Princenthal considers Ono a pioneer, though, like Valie Export, another female artist who “staged sexualized encounters” in the 1960s, Ono “made only oblique references to outright violence.” For an insurgent generation of female artists, that would soon change. In 1972, Judy Chicago, Suzanne Lacy, Aviva Rahmani and Sandra Orgel staged “Ablutions,” involving women immersing themselves in tubs of raw eggs, beef blood and liquid clay, while a recording played of women recounting their experiences of assault. “A study in excess, it expressed, perhaps inadvertently, the conviction that no image could be adequate to the subject,” Princenthal writes, in a characteristically trenchant critique. “It was as if the only way the four artists could represent rape was with an assault on coherence.”

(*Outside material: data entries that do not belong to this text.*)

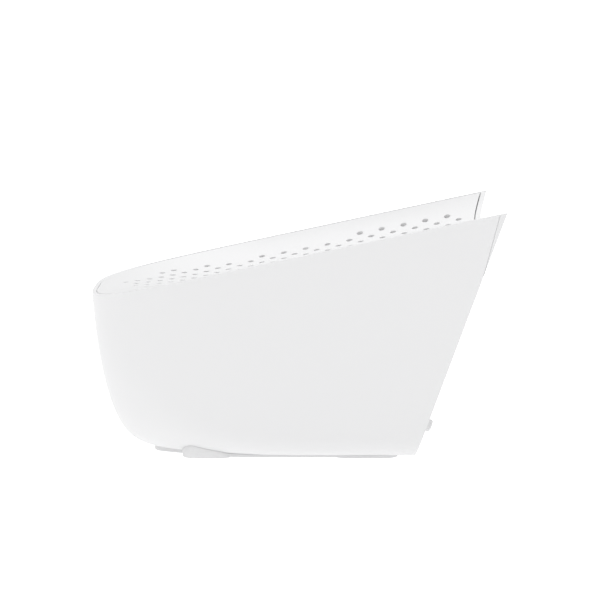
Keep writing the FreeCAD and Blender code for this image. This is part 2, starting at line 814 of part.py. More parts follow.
def rear_panel():
    """The leaning rear face with its band round the casing's ends, and the upright bay for the sockets."""
    plate = common("panel_plate", panel_front_block, hull_for_panel)
    ring = cut("band_ring", common("band_zone", band_block, hull_outer), hull_for_band)
    bay = common("bay_in_hull", block(
        "bay_box", f"2 * ({BAY_HALF} + bay_wall)", "total_length / 2",
        "bay_height + 2 * bay_wall", "0", f"{BAY_INNER} + total_length / 4",
        "bay_floor - bay_wall"), hull_for_panel)
    posts = []
    holes = []
    for kind, side, size, depth, actuator in BUTTONS:
        front = daughter_front(kind, depth)
        for n, way in enumerate(("-1", "1")):
            height = f"(button_height + {way} * daughter_post_reach * cos({LEAN}))"
            posts.append(normal_rod(f"{kind}_post_{n}", "daughter_post",
                                    f"{front} - panel_thickness / 2", f"{side} * {BUTTON_X}", front, height))
        holes.append(normal_rod(f"{kind}_hole", f"{kind}_button_diameter + 2 * button_clearance",
                                "panel_thickness * 3", f"{side} * {BUTTON_X}", "panel_thickness * 2"))
    whole = fuse("panel_whole", plate, ring, bay, *posts)
    cavity = block("bay_cavity", f"2 * {BAY_HALF}", "total_length / 2", "bay_height",
                   "0", f"{BAY_FACE} + total_length / 4", "bay_floor")
    for name, number in JACKS:
        holes.append(block(f"{name}_opening", "jack_width + 2 * port_clearance", "bay_wall * 3",
                           "jack_height + 2 * port_clearance", jack_x(number),
                           f"{BAY_FACE} - bay_wall / 2", f"{BOARD_TOP} - port_clearance"))
    holes.append(block("inlet_opening", "inlet_width + 2 * port_clearance", "bay_wall * 3",
                       "inlet_height + 2 * port_clearance", INLET_X,
                       f"{BAY_FACE} - bay_wall / 2", f"{BOARD_TOP} - port_clearance"))
    holes.append(rod("reset_opening", "reset_hole", "bay_wall * 3", "reset_x",
                     f"{BAY_FACE} - bay_wall * 2", f"{BOARD_TOP} + reset_axis", "-90 deg"))
    open_bay = cut("panel_bay", whole, cavity)
    drilled = cut("panel_drilled", open_bay, together("panel_drills", *holes))
    behind = cut("panel_behind", drilled, rear_block)
    sky = cut("panel_sky", behind, trough_sky)
    subpart(cut("panel", sky, rim_block), "rear_panel")


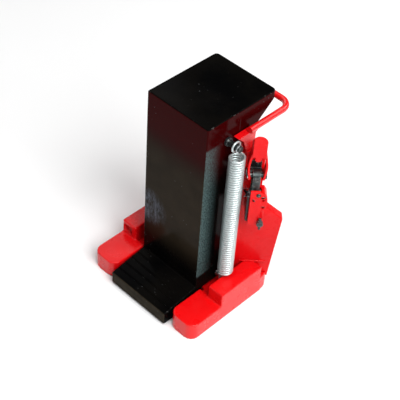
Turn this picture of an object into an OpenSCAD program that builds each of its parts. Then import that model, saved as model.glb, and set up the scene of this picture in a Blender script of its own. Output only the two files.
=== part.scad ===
// Hydraulic toe jack: a claw column with a low toe and a flat head slides up a fixed
// cylinder. Two extension springs pull it down again. A lever pump stands on the right wing.
// Origin on the ground on the ram axis, +Z up, toe towards -Y, pump side +X. Millimetres.

/* [Claw] */
// Outer width of the claw column, head and toe
claw_w = 112; // [108:1:114]
// Front face of the column, measured forward from the ram axis
claw_front = 50; // [48:1:52]
// Back face of the column, measured backward from the ram axis
claw_back = 46; // [44:1:46.5]
// Closed height of the head above the ground
head_h = 331; // [328:1:345]
// How far the head reaches behind the ram axis
head_back = 81.5; // [75:0.5:90]
// Length of the toe in front of the column
toe_len = 64; // [50:1:75]
// Height of the toe's top at its root
toe_root_h = 34; // [30:1:38]
// Height of the toe's top at its tip
toe_tip_h = 24; // [20:1:27]
// Number of grip grooves across the toe
toe_grooves = 4; // [2:1:5]

/* [Base] */
// Half width of the base over its feet
base_half = 105; // [100:1:112]
// Front end of the feet, measured forward from the ram axis
foot_front = 107; // [95:1:114]
// Height of the low feet
foot_h = 30; // [26:1:32]
// Height of the raised foot blocks
block_h = 53.4; // [46:0.2:54]
// Thickness of the plate under the cylinder
plate_h = 22; // [20:1:22]

/* [Cylinder] */
// Radius of the ram
ram_r = 22; // [20:0.5:23]
// Bore radius of the cylinder
bore_r = 26; // [25:0.5:27]
// Outer radius of the cylinder
tube_r = 34; // [32:0.5:34.5]

/* [Springs] */
// Mean distance of the spring axis from the middle plane
spring_x = 75.6; // [75:0.2:78]
// Outer diameter of the spring coils
spring_od = 23.6; // [22:0.2:24]
// Radius of the spring wire
wire_r = 1.6; // [1.2:0.1:1.8]

/* [Pump] */
// Distance along the wing from its front corner to the pump's middle
pump_s = 14.5; // [14.5:0.1:15]
// Radius of the pump plunger
plunger_r = 6.5; // [5.5:0.5:6.5]
// Distance between the fulcrum pin and the plunger pin
lever_arm = 16; // [15.5:0.1:16.2]
// Radius of the bore that takes the pump handle
socket_r = 6.6; // [6:0.1:7]

/* [Handle] */
// Radius of the carrying bail's rod
bail_r = 4.6; // [3.5:0.1:4.8]
// How far the bail reaches behind the ram axis
bail_back = 102.3; // [98:0.1:110]

/* [Hidden] */
$fn = 64;
eps = 0.01;

RED = [0.80, 0.06, 0.05];
BLACK = [0.07, 0.07, 0.075];
STEEL = [0.66, 0.67, 0.69];
ZINC = [0.80, 0.82, 0.84];
BRONZE = [0.72, 0.52, 0.26];
RUBBER = [0.12, 0.12, 0.12];

// Claw
claw_half = claw_w / 2;
front_wall = 14;
side_wall = 12;
rear_wall = 10;
cavity_x = claw_half - side_wall;
cavity_front = claw_front - front_wall;
cavity_back = claw_back - rear_wall;
head_under = head_h - 26;
head_lip = 11;
slope_foot = head_h - 41;
ground_gap = 2;
column_foot = plate_h + ground_gap;

// Base
foot_in = claw_half + 3;
block_in = 77.2;
block_front = 47;
block_back = 27;
plate_front = cavity_front - 2;
side_back = 38;
corner_x = 103;
corner_y = 51;
rear_x = 60;
rear_y = 98;
foot_corner = 14;
well_front = -44;

// Frame beside and behind the column
frame_in = claw_half + 1.2;
frame_out = frame_in + 10;
frame_y = 17.2;
frame_top_back = 33;
frame_top = 297;
frame_back = 58;
back_front = claw_back + 2;
back_top = 150;
side_shoulder = 215;
wing_t = 14;
wing_len = 51.5;
wing_foot = plate_h;
wing_lean = 62.6;
wing_tip_z = 141;
wing_knee_s = 36.4;
wing_knee_z = 163.5;
wing_root_z = 195;
tower_s = 27;
tower_top = 266;

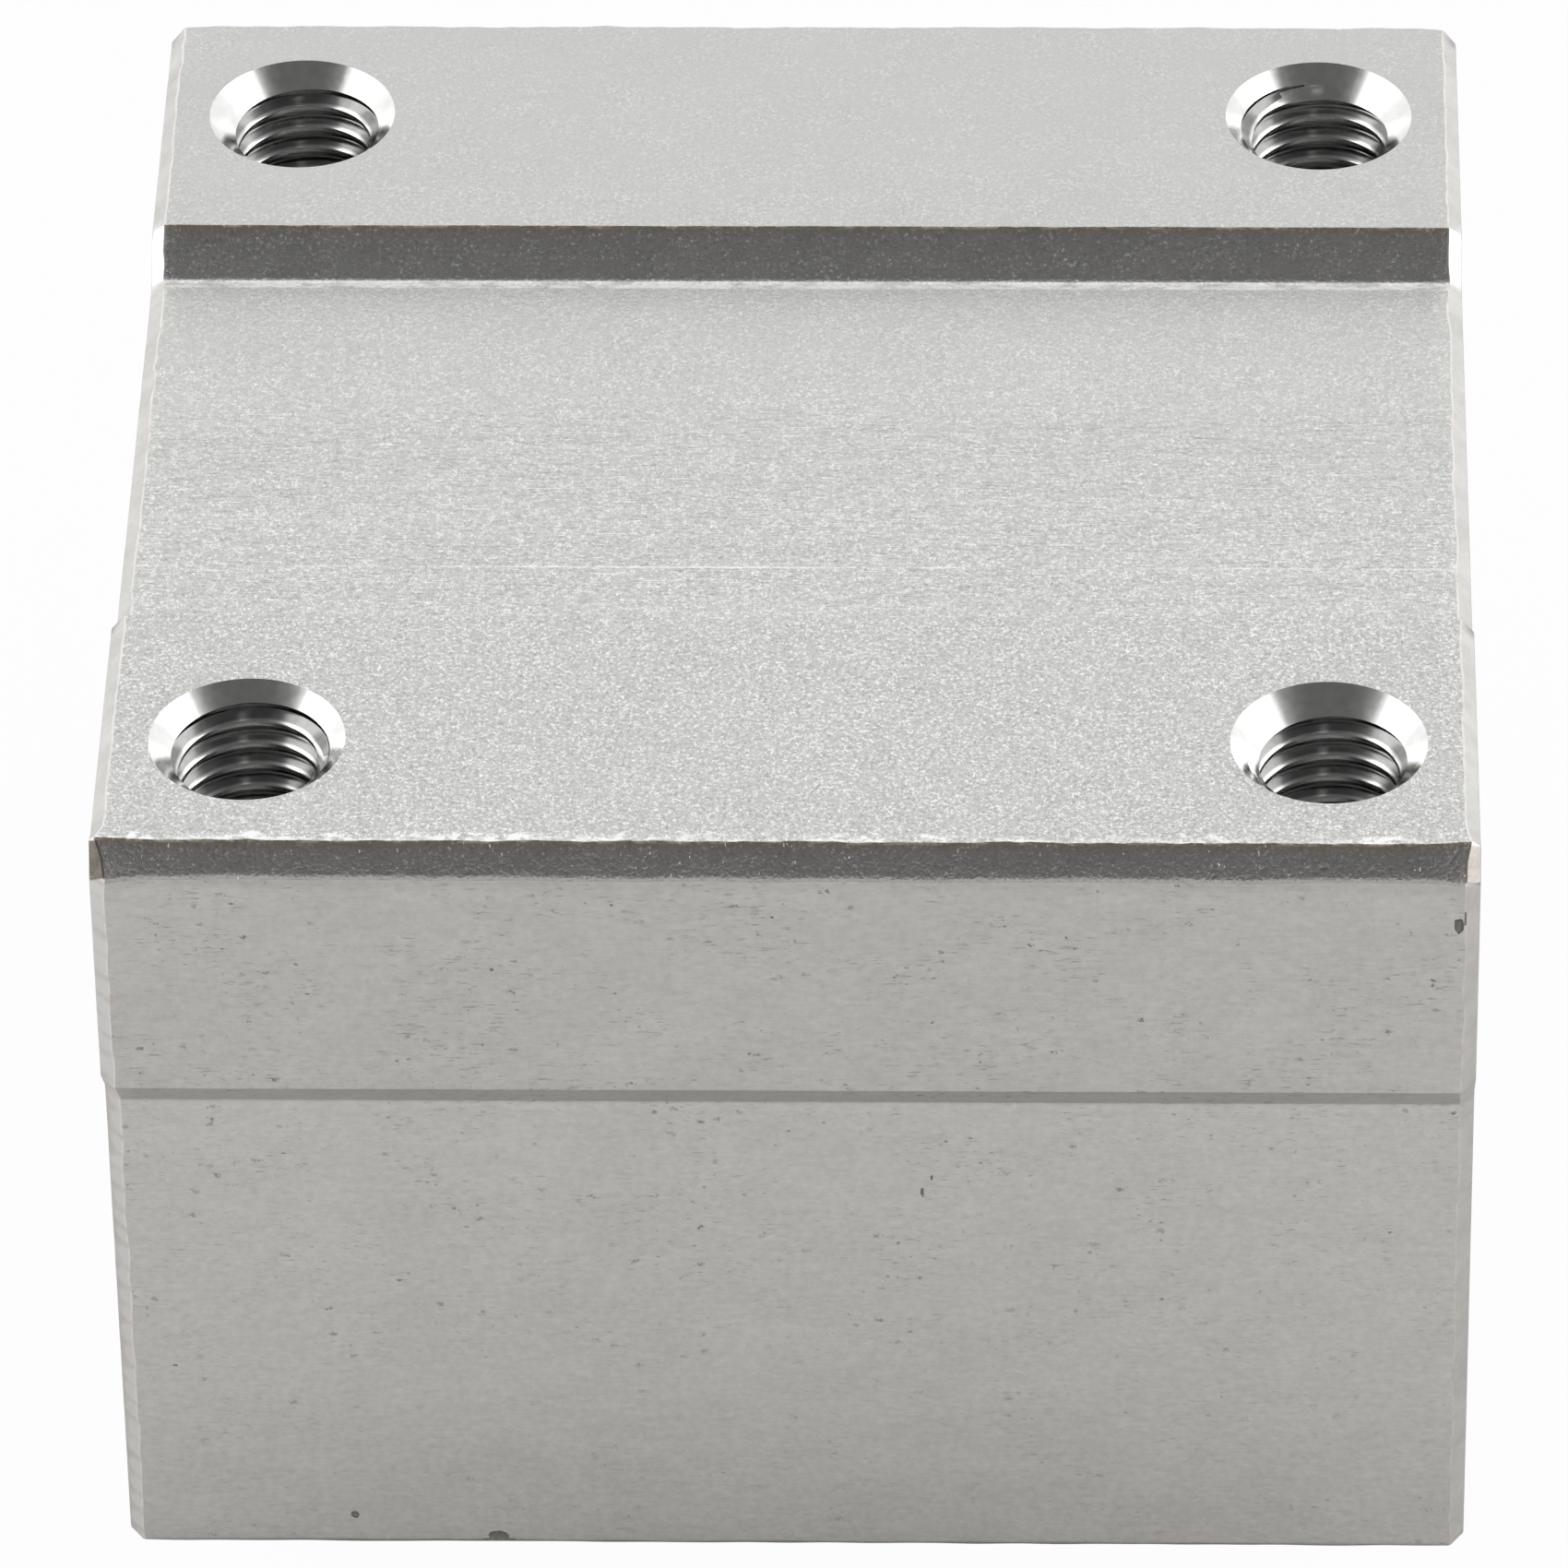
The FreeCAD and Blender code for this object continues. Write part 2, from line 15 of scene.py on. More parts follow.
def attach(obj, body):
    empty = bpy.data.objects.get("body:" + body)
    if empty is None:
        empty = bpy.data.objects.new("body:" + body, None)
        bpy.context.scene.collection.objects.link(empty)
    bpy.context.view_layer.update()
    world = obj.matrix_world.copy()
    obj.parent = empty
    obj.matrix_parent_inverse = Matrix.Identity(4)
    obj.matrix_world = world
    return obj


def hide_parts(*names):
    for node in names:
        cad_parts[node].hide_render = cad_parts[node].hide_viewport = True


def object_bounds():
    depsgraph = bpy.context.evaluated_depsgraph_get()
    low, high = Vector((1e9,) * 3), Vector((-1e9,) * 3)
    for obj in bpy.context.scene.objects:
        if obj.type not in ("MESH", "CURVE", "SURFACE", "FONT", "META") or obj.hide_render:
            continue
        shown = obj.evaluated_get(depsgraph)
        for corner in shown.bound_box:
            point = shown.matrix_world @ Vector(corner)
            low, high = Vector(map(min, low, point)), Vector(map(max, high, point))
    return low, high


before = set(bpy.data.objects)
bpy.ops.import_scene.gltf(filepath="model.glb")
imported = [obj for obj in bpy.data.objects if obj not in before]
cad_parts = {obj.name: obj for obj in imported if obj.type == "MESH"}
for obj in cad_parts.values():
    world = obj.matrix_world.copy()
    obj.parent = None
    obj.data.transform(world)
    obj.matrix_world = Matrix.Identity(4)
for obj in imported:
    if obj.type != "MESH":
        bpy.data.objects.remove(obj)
cad_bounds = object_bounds()

MM = 0.001

# Half length, half width, top and foot of the block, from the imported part's box
(_, _, BOSS_Z), (BLOCK_END, FLANGE_Y, MOUNT_Z) = [[round(c / MM, 3) for c in corner] for corner in cad_bounds]

# Driving sizes of the section
CHANNEL_WIDTH = 25.0
CHANNEL_DEPTH = 1.55
CHAMFER = 1.0
FLANGE_DEPTH = 11.0
SIDE_STEP = 1.4
STEP_FALL = 1.66
SHOULDER_DEPTH = 35.0
SHOULDER_CHAMFER = 0.5
BOSS_WIDTH = 18.0
BEVEL = 0.55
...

The fusion of art with activism was controversial, and not infrequently reviled; Princenthal writes tartly about generations of (often male) critics who have disparaged such work by extolling the virtues of beauty, “which, like Christmas, is always seen by some to be in mortal peril, assailed by the malignant forces of social awareness and political activism.” She delves into central questions of marginalization and race, discussing a persistent cultural bias toward the experience of white, relatively well-off victims, who receive a disproportionate amount of attention from both the media and the criminal justice system.

But it’s the irresolvable tensions that give Princenthal’s book, like the art she writes about, its pull. “Too often, in contemporary culture, feeling is cleaned up,” she writes; emotions get gentrified, reduced and marketed. The artists in “Unspeakable Acts” address themselves to “emotions before renovation,” she continues. In their extremity, in their unruliness, in their refusal to make work that’s easily consumed, “they give shape to experience we don’t quite know how to picture or name.”



“Unspeakable Acts: Women, Art, and Sexual Violence in the 1970s”

By Nancy Princenthal

Illustrated. 288 pages. Thames & Hudson. $34.95.